About the same for me $1100 in bow without arrows.


----------



## Non Typical (Feb 17, 2009)

Come on guys, lets help the economy! LOL 1200 bucks seems to be the average on a bow sale before I open my doors. The bow @800.00 or so, rest @100.00, sites @ 80.00, case 30.00 arrows 75.00 release 60.00 sling 7.00, tips 2.00 bh's 40.00 stabilizer 25.00 that brings it to just over 1200.00


----------



## Cullz (Jan 4, 2011)

I only have 18$ into my Mathews Lx, arrows around 80$.....Funny story some dude sold it to me fully loaded.....he wanted 500 for it (he wanted a X-bow) so i bought one for him at 218$ out the door, sold my old bow for 200 same day. Good deal i thought, i had him put a new string to my liking on it before the deal went down. So yup 18$$ looking to drop a couple hundred into it this summer though. Ive had the bow for almost 3 years now...no complaints at all love it to death


----------



## old graybeard (Jan 19, 2006)

$1200-$1300..................each:yikes:


----------



## SPITFIRE (Feb 10, 2005)

Im around $1500 but the way I feel about it is if you use it and enjoy it,its worth it. My co-workers think im nuts for spending that kind of money on equipment but they will spend way more than that every year in casino's and scratch offs gambling,go figure .
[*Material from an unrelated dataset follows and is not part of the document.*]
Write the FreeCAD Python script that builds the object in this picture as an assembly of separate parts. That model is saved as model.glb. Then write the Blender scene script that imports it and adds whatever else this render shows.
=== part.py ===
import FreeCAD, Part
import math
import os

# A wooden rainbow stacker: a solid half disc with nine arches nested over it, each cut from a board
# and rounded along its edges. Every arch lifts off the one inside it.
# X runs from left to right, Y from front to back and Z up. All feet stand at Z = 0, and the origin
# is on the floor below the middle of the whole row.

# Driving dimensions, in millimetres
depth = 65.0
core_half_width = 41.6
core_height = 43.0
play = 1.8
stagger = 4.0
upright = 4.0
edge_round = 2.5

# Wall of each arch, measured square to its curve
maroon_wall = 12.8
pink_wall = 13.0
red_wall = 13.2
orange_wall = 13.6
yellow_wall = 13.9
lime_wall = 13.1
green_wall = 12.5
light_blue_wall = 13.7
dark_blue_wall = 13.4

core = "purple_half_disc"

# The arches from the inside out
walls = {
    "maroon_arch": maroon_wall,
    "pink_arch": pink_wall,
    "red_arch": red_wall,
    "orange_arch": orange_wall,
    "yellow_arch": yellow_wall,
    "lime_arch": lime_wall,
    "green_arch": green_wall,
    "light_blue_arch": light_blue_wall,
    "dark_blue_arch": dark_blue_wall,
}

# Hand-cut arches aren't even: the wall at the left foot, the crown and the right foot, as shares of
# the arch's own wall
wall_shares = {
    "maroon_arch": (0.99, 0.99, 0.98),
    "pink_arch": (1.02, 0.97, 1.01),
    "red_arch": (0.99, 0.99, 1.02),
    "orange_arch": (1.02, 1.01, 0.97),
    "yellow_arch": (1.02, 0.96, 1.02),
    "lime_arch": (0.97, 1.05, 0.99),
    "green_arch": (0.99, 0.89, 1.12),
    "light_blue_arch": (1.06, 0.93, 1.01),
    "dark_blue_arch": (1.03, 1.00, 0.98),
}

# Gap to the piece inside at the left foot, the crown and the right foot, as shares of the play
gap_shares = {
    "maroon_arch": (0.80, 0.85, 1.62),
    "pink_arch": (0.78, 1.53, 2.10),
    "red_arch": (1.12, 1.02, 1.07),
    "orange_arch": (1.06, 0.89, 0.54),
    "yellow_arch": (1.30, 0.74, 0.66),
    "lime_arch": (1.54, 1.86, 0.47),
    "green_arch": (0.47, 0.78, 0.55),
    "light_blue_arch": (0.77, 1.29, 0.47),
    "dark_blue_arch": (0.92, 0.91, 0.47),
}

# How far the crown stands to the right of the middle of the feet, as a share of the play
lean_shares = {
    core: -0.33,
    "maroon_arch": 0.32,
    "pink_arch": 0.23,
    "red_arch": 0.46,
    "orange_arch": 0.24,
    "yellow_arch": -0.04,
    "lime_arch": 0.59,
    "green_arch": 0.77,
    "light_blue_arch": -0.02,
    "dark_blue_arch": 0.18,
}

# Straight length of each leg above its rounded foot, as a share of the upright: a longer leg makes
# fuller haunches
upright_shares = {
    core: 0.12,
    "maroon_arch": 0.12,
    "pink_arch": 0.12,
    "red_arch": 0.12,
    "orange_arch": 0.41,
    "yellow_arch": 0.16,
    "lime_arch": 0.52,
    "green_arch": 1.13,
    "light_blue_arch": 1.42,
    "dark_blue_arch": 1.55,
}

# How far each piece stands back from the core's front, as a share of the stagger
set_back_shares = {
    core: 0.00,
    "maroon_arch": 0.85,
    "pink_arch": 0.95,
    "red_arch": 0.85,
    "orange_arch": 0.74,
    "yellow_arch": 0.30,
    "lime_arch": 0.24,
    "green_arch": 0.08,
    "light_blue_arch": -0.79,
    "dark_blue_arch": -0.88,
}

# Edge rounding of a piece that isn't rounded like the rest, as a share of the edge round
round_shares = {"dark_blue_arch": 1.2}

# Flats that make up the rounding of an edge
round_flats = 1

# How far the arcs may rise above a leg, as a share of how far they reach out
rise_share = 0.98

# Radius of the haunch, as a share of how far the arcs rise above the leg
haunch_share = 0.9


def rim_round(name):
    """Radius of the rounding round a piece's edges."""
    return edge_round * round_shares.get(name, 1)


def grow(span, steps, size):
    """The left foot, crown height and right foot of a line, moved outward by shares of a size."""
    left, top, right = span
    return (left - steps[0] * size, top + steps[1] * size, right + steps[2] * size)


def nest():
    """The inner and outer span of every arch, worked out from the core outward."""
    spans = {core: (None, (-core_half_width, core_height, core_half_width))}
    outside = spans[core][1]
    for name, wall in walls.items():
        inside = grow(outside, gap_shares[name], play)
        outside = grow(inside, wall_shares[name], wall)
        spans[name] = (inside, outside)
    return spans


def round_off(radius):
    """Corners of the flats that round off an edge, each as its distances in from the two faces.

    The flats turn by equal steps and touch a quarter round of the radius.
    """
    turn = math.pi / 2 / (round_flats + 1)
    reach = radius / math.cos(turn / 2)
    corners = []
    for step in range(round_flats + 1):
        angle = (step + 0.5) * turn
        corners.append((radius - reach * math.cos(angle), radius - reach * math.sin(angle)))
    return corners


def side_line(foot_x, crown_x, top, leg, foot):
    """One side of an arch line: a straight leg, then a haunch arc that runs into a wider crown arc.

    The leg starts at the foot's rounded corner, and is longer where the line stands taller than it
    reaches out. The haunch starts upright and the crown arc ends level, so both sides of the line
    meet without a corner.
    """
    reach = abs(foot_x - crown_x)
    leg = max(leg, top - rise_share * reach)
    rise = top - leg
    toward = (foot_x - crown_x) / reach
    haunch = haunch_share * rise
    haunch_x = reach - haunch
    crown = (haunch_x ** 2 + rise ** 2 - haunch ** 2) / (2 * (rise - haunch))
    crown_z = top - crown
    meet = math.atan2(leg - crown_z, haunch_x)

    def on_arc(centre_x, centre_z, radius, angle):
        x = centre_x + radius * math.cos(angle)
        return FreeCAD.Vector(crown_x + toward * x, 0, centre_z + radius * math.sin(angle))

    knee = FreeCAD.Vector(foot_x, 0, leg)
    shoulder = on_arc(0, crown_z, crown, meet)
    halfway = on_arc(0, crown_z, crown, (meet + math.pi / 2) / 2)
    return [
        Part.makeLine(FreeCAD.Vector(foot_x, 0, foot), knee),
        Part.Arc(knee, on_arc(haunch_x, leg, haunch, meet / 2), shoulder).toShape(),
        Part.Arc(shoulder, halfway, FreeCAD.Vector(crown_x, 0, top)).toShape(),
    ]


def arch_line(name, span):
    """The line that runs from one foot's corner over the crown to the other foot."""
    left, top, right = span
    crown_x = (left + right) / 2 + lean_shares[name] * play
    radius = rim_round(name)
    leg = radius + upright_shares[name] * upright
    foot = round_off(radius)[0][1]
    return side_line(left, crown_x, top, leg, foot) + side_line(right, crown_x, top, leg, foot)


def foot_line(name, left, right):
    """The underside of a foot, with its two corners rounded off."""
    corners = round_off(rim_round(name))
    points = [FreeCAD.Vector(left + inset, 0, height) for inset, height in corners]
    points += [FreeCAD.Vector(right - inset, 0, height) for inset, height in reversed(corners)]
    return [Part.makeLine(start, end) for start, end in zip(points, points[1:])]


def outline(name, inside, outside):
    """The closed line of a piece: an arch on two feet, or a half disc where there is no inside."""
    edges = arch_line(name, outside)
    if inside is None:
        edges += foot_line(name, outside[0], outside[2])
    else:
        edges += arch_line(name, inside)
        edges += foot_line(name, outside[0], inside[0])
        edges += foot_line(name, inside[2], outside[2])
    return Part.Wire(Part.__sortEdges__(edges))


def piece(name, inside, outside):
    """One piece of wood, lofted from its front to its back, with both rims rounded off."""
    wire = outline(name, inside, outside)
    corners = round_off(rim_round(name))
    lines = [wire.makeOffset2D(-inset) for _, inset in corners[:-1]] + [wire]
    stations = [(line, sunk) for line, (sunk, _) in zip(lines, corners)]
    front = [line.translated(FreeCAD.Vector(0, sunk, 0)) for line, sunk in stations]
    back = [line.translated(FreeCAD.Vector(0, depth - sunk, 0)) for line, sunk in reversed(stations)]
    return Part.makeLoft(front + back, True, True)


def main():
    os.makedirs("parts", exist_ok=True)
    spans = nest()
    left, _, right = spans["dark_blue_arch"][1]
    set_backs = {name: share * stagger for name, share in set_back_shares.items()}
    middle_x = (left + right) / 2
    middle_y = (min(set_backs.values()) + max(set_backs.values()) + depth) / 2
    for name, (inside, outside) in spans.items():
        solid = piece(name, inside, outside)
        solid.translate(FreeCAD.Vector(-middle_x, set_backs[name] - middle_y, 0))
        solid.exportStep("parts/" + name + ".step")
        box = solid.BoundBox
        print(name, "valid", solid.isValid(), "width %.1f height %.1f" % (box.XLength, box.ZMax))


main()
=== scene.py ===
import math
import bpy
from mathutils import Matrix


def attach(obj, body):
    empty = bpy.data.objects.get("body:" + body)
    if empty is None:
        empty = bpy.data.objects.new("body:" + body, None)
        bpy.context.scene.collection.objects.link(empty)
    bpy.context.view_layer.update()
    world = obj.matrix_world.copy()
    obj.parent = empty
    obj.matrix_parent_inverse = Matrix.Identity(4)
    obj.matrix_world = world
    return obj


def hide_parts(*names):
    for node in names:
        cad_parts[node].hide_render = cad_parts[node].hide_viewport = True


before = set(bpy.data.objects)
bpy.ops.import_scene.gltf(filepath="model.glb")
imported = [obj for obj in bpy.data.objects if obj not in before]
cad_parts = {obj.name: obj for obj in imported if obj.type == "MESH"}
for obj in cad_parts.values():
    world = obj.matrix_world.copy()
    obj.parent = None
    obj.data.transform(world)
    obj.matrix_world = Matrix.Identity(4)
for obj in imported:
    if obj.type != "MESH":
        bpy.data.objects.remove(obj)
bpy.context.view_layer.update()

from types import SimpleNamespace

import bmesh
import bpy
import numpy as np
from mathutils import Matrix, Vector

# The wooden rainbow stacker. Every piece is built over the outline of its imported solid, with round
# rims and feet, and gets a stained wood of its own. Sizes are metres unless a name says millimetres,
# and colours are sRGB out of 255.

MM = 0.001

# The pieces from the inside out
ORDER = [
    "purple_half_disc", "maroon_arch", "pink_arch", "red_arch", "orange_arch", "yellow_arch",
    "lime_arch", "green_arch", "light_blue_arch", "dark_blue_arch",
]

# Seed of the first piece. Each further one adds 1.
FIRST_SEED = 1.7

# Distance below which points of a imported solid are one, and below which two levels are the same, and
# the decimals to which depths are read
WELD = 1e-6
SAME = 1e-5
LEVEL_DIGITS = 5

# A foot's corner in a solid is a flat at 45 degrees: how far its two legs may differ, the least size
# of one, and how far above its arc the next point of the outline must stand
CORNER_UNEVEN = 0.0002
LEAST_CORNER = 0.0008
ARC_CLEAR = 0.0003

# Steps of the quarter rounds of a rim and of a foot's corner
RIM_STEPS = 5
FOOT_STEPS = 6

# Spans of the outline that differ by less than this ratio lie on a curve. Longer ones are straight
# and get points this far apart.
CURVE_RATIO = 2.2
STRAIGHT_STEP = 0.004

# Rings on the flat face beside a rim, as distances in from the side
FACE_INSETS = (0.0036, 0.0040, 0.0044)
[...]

Now if you only pick up a bow a few times a year than I think its foolish to spend alot IMO,since it wont hold its value like a gun.


----------



## CowboyUp (Jun 11, 2009)

probably about 400 - $500, got the bow loaded with good accessories from an ex's brother that needed money, im wanting to upgrade but it definately wont be cheap


----------



## KalamazooKid (Jun 20, 2005)

Ouch ..... $1,450 plus arrows and case.

Throw in camo and hunting property and venison is about $329/lb!:lol:


----------



## Silver Panner (Apr 15, 2009)

SPITFIRE said:


> Now if you only pick up a bow a few times a year than I think its foolish to spend alot IMO,since it wont hold its value like a gun.
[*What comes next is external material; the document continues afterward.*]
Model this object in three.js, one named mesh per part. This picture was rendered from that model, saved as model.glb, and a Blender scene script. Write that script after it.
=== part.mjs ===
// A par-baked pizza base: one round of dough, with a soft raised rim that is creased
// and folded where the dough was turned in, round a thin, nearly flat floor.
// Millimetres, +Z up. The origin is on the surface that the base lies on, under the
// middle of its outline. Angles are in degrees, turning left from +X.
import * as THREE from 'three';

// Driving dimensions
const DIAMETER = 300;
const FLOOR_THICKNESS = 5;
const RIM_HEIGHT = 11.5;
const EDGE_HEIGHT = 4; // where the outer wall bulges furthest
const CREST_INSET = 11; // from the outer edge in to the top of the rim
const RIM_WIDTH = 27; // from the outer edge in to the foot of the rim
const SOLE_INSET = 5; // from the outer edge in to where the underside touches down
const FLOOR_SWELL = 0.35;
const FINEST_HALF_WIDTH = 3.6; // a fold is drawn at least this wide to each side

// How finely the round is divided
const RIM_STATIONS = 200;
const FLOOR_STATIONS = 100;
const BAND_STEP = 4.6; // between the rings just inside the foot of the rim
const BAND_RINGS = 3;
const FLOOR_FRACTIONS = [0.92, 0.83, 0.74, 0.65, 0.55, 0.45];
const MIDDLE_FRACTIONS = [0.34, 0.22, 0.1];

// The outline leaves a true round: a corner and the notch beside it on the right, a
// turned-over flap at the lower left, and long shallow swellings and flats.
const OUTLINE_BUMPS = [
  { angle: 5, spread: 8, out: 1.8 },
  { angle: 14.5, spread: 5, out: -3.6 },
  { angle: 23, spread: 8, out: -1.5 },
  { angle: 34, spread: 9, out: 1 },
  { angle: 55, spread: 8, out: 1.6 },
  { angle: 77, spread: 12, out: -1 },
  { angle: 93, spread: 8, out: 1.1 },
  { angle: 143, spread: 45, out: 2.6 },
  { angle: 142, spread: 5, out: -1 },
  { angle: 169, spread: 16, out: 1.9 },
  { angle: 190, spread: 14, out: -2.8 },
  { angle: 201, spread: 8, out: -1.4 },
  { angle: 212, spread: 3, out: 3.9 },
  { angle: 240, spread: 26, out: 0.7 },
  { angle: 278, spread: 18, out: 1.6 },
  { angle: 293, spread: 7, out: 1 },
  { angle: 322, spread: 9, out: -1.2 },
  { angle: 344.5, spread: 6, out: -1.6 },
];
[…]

For sure. Spending the money on a new bow last year has motivated me to get into leagues year round now. Shooting indoors at least once a week with a 3D once a month. Having a blast doing it too! Sure beats bowling in a league.


----------



## Silver Panner (Apr 15, 2009)

KalamazooKid said:


> Throw in camo and hunting property and venison is about $329/lb!:lol:


Shhh... thats all hunters dirty little secret! Just make sure the Fun Governor doesnt find out!


----------



## WALLDADY (Feb 3, 2002)

Silver Panner said:


> Shhh... thats all hunters dirty little secret! Just make sure the Fun Governor doesnt find out!


I got a great deal , from a buddy , who switched to a X-Bow . I got a Switchback , fully set up for $500 . Add arrows , over the yrs , plus my older PSE , Im at prob. $1000-$1200 .

Venison @ $379 / Lb. ? I think you're getting it on sale . I started to keep track , then the wife asked what I was doing . Nothin Honey . I burned the paperwork . I dont even want to know . :yikes:


----------



## KalamazooKid (Jun 20, 2005)

WALLDADY said:


> Venison @ $379 / Lb. ? I think you're getting it on sale . I started to keep track , then the wife asked what I was doing . Nothin Honey . I burned the paperwork . I dont even want to know . :yikes:


Yea but the peace and tranquility is priceless.


----------



## buktruk (Jan 15, 2004)

Over $1,400, not counting release, arrows, case etc.


----------



## Spartans8989 (Jan 28, 2009)

sbooy42 said:


> 800ish.. I have never bought a new bow, and really like Archerytalk classifieds for other items...


I second that
_Posted via Mobile Device_


----------